Rebuilding a Broken Society Online

As Bosnia's tenuous peace continues to hold, a group of wired US legal scholars tries to use the Net to help reconstruct the country's shattered legal system.

Question: How do you re-establish a legal system in Bosnia-Herzegovina when most of the country's law texts, case records, the presses they were printed on, and even the libraries and courthouses they were stored in were destroyed during almost four years of war?

Answer: Replace that paper-based infrastructure with a new digital one that requires only computers and Internet access. That's the theory, at least, behind Project Bosnia, an initiative spearheaded by Villanova Law School to provide computers to Bosnian judges and other legal professionals so they can communicate with each other as well as legal scholars, institutions, and databases around the world.

"Bosnia needs stability, which requires a rule of law, which requires legislative bodies and communications," says April Major, director of technology at the Villanova Center for Information Law and Policy, the university's cutting-edge research and development department devoted to finding ways to use computer technology for legal applications. "That's where we come in. We aim to leapfrog rebuilding all the presses and libraries by putting it on the Net."

The idea was born in January 1996, when a delegation of law professors from the University of Sarajevo visited Villanova and were sold on the Internet as a potential solution to their problems by Villanova professor Henry Perritt, a former telecommunications adviser to President Clinton. Since then, Project Bosnia has collected more 100 computers - mostly low-end 286 and 386 models donated by local law firms - and delivered them to the Sarajevo law school and elsewhere.

The focus of Villanova's efforts, however, is on two institutions judged most ripe to benefit from the Internet: the Bosnian federation's Constitutional Court - roughly analogous to the US Supreme Court - and its Human Rights Ombudsman's office, charged with monitoring and enforcing human rights accords.

As with attempts to rebuild anything in Bosnia, though, progress has been slow. With grants from the Soros Foundation and the US government, the Villanovans have provided high-end Pentium machines and specialized legal software to all the key players at the court and ombudsman's office. But those systems have only been online since early this month, when Major went to Sarajevo to install Netscape and email programs on the computers, and rigged up dedicated 28.8Kbps lines to connect them to the city's only ISP, at the University of Sarajevo.

Some obstacles have been technical. Bosnia's crackly, unreliable phone lines were never up to US standards in the first place, much less so after their wartime battering. And they are all controlled by the state-monopoly telephone company, which has been chary about opening up lines for Internet access.
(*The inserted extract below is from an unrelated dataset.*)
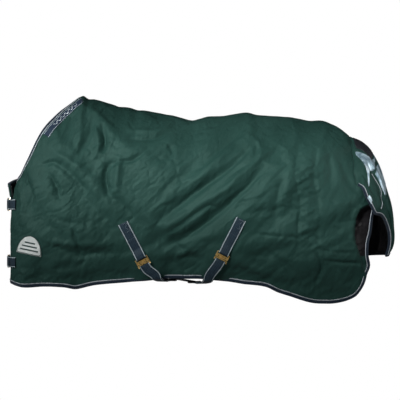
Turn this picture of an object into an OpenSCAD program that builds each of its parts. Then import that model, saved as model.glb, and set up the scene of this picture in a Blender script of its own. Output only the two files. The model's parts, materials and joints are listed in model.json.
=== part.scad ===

"They want to retain their monopoly. It's left-over communist thinking," says Ken Mortensen, a founding member of Project Bosnia.

There is already a functioning electronic communication network in place in Sarajevo - Zamirnet, a patched-together improv that kept the city connected to the outside world all through the war. Zamirnet's architecture, however, is inadequate for what Project Bosnia envisions: It's essentially just a store-and-forwarding system for email and newsgroups that does not provide full Net access.

But the main threat to the project's potential success is politics. Under the Dayton Peace Accord that halted the war, Bosnia is one country divided into two federations, one run by Serbs, the other by a federation of Muslims and Croats. So far, there has been virtually no cooperation between the two entities. For this reason, says Villanova's Perritt, Project Bosnia has focused not on national-level institutions but federation-level ones, such as the Constitutional Court and ombudsman's office.

But even within the Muslim-Croat federation, there has been little cooperation, much distrust, and even occasional violence between the ruling groups. The territories dominated by each ethnic group still function largely as separate mini-states.

When the federation government itself is barely functioning, what chance do institutions like courts and ombudsman's offices have?

So far, admits Srdjan Kisic of the ombudsman's office, the office has intervened successfully in only a handful of cases, helping people get back wrongfully seized apartments. Meanwhile, the Constitutional Court has yet to hear a single case. Still, building up a legal infrastructure online is "an absolutely useful and good idea," says Kisic. "But how it will be realized, we'll have to see."

"The general problem with computer-based projects set up in Sarajevo by outside organizations is that people there don't use them, or don't know or care about them," says Ivo Skoric, a veteran cyberactivist and webmaster for the Balkans Pages. "But something specifically targeted like this might work better."

The project has caught the interest of jurists in other Eastern European countries trying to develop their legal systems in the aftermath of Communism. Perritt and his crew have started a series of spin-off projects in other countries, helping Hungary, Slovakia, Russia, the Czech Republic, Macedonia, Croatia, and Slovenia get their own constitutional courts online, and linking them all together under the rubric of Villanova's Central and Eastern European Civic Institution Locator .

"Even if Bosnia ultimately splits up," says Major, "what we have started can serve as a model for each of the three parts. They can just take the computers over their new borders and use them from there."